Another point of confusion is that no one’s professional choice is ever given any substance, not Chase as an IT expert nor Rhys as a PI. Even Dal Sayer’s position and experience on the police force is washed over. We don’t actually know why any of them are qualified to do what they do, especially when they get involved in the investigation of the murders of gay men that have been disguised as suicides. This is far different from the way in which professional creds supported the events in the first novel. And since the murder investigation leads right to Chase’s doorstep, not as perpetrator but as ultimate victim, it seems that O’Riley just expects the reader to believe these guys are capable of rescuing him before it’s too late.

O’Riley’s glossing over of easily researchable issues leads to other inconsistencies and inaccuracies. For one thing, Chase is beaten unmercifully and repeatedly while bound, both hands and feet, and tightly gagged. Even though he vomits with that gag in his mouth, he doesn’t aspirate the vomit (don’t try to imitate that in real life if you intend to see tomorrow!). Even though he is kicked viciously, over and over, in the torso, he doesn’t sustain even a single cracked rib, let alone kidney or spleen bruising. Dramatic, yes; intense reading, yes; realistic, absolutely not!

Then, when the group attempts Chase’s rescue, Dal Sayer, Rhys’ cop brother, does not call for backup. Of course, had he done so, then he would probably not have been shot or ultimately wind up on the wrong side of an IA investigation. Again, O’Riley goes for drama and angst rather than believability.

Finally, there was the issue of the wristband that Chase wears. This leather band plays a significant part in the story, a subplot in and of itself as far as Chase’s backstory is concerned and as far as his ability to continue in a relationship with Rhys is concerned. Then, with the blink of an eye and a swipe of the pen, the leather band is gone. We are told, oh-by-the-way, in retrospect, in the epilogue, in the space of one whole sentence, that Rhys replaced it with a platinum band – six months prior to the events of the epilogue! So, a scene that would have actually been legitimately dramatic and emotionally fulfilling isn’t even written. Again, sizzle, fizzle, stop!

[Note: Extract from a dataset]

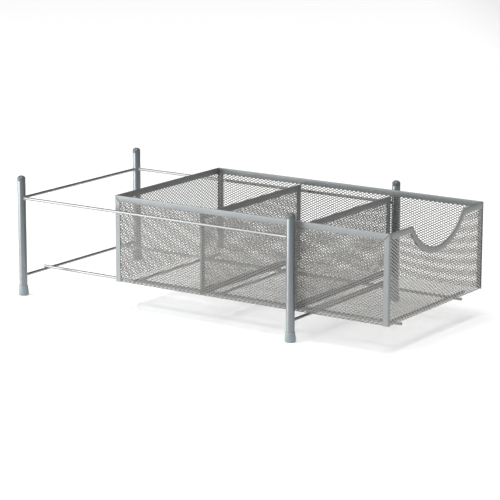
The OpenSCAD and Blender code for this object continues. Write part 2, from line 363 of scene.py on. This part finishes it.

Earlier in this review, I stated that it appeared O’Riley had chosen drama over plausibility, essentially fluff over substance. I watched and read as her main storyline and subplots degenerated into events based on unrealistic or false premises, utilized inaccurate medical and police procedures and reached the point where even suspension of disbelief could not save the proverbial day. She consistently placed the need for emotionally dramatic interludes above the need to convince the reader that the drama had a legitimate basis to build on.

Based on this entry, I do not believe that I will purchase the third book in the series when it comes out. And, I hate to feel that way, because the first book in the series is absolutely outstanding!